The Montgrí (/ca/) is a small mountain range in Catalonia, on the north bank of the Ter river. It is part of the Catalan Coastal Range and its highest point is 311 m.

==Features==
The Montgrí Massif stretches from east to west north of the town of Torroella de Montgrí, sheltering it from the Tramontana northern wind. Local people call it simply "el Montgrí".

This long mountain formation looks like a sleeping bishop seen from afar.
The Montgrí Massif is topped by an ancient fortress in the middle, the Montgrí Castle. Local people say the castle is the ring on the sleeping bishop's hand.

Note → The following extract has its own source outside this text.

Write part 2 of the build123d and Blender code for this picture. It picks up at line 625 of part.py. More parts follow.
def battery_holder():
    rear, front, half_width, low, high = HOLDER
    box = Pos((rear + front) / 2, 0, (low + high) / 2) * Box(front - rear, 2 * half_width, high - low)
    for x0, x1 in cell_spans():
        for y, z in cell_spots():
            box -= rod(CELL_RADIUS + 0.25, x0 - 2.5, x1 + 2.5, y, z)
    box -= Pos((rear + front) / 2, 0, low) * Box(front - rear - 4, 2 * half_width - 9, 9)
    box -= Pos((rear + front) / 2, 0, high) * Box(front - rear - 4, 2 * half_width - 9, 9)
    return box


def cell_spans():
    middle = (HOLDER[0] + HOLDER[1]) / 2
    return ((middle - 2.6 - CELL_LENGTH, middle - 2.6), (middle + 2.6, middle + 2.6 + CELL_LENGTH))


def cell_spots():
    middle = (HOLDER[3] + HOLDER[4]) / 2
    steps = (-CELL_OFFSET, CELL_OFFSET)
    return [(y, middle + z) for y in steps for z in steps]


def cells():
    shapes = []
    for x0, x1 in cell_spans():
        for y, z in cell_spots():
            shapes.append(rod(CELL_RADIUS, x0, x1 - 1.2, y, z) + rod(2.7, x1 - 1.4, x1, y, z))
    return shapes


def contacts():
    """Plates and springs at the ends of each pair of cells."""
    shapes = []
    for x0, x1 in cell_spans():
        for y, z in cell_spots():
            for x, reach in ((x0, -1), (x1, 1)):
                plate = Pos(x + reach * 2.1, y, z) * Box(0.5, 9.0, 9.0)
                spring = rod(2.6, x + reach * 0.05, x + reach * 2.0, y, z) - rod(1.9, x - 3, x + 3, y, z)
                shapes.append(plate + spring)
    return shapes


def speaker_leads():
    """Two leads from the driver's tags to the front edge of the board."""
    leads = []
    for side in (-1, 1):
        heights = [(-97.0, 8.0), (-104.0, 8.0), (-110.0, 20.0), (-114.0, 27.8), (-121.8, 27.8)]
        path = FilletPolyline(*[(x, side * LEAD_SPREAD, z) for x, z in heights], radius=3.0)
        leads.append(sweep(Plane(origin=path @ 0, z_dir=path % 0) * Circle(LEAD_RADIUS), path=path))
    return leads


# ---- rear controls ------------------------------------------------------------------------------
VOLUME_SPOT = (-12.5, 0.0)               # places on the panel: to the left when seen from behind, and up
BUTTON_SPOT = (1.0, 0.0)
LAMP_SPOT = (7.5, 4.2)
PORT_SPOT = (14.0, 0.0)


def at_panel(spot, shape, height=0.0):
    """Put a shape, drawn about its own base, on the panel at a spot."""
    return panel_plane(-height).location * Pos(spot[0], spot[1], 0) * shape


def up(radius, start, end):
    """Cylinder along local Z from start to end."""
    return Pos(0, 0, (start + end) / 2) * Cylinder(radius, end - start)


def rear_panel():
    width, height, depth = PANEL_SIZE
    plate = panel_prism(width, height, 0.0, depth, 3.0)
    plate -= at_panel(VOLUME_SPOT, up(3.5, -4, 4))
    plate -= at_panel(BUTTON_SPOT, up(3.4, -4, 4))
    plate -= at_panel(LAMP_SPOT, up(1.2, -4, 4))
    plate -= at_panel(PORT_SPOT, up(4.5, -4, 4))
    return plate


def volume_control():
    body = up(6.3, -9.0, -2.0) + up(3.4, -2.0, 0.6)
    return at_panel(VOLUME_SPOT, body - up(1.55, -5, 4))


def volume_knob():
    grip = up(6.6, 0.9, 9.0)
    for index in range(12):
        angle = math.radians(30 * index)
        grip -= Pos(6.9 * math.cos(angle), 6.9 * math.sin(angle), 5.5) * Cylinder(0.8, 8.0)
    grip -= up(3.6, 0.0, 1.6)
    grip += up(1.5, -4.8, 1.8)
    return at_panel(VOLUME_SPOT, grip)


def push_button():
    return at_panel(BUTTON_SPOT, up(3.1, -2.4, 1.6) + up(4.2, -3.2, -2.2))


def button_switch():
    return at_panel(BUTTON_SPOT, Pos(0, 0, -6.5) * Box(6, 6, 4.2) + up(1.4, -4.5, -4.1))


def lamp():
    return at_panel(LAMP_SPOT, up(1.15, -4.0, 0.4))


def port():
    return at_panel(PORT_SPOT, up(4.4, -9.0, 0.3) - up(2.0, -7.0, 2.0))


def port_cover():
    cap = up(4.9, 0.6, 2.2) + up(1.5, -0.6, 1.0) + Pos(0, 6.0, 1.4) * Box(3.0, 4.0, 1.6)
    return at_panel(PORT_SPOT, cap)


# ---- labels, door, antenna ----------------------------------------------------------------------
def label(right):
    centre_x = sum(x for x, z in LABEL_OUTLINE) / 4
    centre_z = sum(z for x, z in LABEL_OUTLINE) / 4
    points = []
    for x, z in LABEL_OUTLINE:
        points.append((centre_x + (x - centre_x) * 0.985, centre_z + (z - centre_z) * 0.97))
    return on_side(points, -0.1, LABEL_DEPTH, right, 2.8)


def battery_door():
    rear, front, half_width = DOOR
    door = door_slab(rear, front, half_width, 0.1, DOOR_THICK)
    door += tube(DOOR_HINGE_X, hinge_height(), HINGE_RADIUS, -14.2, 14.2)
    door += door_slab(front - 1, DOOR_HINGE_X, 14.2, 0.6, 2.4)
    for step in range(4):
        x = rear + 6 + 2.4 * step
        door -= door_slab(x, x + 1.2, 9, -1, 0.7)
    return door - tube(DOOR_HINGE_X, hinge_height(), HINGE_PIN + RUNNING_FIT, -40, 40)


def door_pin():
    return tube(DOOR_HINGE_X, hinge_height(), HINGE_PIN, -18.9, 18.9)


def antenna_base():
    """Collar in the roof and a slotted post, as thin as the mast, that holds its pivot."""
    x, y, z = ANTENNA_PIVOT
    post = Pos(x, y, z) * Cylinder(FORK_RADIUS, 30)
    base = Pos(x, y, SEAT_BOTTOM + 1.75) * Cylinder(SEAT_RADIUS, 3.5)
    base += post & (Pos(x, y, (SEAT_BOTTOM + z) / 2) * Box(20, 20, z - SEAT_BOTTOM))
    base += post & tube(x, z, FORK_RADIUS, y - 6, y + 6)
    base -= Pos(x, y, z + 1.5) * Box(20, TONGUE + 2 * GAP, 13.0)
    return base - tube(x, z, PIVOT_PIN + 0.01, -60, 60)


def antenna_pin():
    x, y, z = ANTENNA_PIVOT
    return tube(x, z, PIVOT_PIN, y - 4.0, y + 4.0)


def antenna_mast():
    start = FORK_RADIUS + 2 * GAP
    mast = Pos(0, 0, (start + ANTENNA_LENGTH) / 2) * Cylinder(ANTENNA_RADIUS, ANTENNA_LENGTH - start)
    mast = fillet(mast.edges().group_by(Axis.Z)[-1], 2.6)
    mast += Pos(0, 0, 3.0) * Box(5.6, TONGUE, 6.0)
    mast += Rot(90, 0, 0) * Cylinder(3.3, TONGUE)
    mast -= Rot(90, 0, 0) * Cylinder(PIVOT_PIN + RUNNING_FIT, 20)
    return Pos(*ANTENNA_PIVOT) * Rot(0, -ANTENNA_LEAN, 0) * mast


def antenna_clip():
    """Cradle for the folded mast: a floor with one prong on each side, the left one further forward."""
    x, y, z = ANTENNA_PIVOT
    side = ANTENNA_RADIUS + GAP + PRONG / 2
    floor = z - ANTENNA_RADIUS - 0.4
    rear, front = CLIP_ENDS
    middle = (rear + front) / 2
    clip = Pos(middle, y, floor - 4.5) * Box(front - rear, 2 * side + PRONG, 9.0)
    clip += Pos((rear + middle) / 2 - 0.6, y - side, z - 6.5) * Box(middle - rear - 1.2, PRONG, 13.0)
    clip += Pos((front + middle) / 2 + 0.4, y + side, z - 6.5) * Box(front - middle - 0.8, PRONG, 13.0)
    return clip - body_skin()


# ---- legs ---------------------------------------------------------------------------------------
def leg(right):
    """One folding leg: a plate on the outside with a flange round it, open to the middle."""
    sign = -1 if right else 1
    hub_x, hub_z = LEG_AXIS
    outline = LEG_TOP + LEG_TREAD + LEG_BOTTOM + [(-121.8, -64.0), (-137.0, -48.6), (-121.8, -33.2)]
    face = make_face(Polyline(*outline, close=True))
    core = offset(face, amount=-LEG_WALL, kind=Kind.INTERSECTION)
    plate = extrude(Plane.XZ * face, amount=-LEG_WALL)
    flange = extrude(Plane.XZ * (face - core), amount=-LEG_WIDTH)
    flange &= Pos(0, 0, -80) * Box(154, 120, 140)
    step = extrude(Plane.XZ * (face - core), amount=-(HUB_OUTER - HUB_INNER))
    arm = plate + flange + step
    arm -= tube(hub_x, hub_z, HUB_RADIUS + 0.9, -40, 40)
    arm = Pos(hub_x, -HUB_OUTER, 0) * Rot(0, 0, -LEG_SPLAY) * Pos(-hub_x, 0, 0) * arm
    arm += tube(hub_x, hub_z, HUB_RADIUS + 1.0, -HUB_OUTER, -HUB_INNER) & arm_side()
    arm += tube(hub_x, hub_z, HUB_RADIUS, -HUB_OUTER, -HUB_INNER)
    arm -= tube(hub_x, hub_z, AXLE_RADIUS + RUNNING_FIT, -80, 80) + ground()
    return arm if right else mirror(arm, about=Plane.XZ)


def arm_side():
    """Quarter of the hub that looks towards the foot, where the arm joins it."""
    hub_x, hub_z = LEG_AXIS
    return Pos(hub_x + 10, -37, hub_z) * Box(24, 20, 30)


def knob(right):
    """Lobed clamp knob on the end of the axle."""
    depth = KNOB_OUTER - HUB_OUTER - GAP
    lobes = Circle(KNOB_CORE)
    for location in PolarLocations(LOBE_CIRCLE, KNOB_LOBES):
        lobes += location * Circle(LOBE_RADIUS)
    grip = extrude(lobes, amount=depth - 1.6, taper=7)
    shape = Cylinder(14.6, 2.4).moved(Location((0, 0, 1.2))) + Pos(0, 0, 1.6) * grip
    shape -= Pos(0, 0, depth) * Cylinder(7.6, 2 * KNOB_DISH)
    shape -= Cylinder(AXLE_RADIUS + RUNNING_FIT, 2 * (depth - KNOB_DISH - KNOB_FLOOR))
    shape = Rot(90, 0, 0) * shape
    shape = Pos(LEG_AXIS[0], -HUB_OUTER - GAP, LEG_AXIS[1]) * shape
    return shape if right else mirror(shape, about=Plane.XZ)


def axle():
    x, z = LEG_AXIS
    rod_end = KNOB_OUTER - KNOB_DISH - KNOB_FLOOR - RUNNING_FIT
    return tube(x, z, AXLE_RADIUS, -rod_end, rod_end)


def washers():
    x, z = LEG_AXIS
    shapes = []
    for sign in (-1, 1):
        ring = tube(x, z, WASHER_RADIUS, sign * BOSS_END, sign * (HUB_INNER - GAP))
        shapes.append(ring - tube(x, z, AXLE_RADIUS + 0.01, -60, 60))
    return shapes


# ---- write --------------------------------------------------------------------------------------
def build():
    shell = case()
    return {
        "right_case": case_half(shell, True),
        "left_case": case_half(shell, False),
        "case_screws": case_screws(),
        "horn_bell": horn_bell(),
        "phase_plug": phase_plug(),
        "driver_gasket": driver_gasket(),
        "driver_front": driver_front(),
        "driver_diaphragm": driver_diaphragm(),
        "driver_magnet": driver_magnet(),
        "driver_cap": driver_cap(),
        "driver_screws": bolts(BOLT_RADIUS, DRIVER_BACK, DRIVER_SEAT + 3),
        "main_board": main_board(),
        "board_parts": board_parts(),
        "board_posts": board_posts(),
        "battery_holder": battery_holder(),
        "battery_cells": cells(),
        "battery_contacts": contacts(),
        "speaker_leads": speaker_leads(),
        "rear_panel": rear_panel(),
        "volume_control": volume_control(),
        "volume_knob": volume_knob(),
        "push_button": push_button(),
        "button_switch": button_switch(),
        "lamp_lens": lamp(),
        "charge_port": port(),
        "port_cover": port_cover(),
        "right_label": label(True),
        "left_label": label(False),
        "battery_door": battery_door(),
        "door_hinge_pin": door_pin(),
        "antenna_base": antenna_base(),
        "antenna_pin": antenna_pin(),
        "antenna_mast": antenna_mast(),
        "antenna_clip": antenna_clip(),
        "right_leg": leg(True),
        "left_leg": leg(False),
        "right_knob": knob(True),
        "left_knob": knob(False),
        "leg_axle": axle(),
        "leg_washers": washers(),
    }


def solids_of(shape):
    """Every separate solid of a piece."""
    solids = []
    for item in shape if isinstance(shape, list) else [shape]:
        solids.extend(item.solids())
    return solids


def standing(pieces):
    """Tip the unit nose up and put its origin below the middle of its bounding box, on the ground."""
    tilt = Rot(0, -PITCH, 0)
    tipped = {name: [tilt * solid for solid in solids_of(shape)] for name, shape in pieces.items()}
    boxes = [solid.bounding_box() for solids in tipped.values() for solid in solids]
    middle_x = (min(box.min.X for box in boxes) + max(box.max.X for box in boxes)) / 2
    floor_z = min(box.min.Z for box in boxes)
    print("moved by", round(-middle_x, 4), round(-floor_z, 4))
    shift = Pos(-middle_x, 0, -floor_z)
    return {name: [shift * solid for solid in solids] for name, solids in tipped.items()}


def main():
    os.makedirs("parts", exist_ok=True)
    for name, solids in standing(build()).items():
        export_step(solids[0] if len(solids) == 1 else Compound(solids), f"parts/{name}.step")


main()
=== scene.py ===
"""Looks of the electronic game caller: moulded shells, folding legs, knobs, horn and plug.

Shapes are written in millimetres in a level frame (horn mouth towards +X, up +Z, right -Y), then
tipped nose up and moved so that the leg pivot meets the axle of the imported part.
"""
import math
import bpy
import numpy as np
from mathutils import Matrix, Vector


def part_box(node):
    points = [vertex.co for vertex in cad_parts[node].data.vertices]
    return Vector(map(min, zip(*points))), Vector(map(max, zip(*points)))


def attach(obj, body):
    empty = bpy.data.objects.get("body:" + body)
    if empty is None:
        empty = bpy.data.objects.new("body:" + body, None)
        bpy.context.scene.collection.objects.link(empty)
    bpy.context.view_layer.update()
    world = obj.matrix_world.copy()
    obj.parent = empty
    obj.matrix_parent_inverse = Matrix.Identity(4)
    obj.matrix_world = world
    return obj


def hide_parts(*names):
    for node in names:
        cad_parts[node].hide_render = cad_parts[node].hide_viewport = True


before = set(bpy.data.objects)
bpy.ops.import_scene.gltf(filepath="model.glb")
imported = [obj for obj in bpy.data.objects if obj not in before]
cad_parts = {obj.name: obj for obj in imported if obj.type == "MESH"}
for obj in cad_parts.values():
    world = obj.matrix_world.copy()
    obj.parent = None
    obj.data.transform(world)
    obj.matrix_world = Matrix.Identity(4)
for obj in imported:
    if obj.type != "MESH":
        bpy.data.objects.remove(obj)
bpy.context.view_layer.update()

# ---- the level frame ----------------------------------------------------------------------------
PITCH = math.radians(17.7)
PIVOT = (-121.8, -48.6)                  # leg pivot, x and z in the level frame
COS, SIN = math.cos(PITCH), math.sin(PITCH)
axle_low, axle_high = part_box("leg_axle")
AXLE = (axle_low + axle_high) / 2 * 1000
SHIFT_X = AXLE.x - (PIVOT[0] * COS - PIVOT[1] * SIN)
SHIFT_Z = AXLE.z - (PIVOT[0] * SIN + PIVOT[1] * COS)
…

It is a largely denuded karstic mountain, beaten by the persistent winds that blow in the region. It has some dunes at its feet, on its northern side, which formed by windblown sand coming from the shores of distant Roses. These dunes were fixed about a century ago by and lie now covered under low forest.

The Medes Islands further east, beyond the town of l'Estartit, are a geological prolongation of this massif.

==Ecology==
The vegetation on this massif consists mostly of low Mediterranean scrub among rocks. There are some clumps of Mediterranean fan palm (Chamaerops humilis), being one of the northernmost locations where this small palm grows wild.
The lower edges of the mountain have some mediterranean forest, made up mainly of pine (Pinus halepensis), as well as some cork oak (Quercus suber) and oak (Quercus sp.).

The owls (Bubo bubo) nest in some of the caves on the sides of the long hill system. There is a variety of endemic land snail inhabiting this mountain range.

Formerly there were vineyards on the side of the Montgrí. They were abandoned in the 19th century following severe phylloxera plagues. Remains of the ancient vineyards can still be seen.

The Montgrí Massif is often ravaged by wildfires, especially during long dry spells; the last serious fire was in 2004.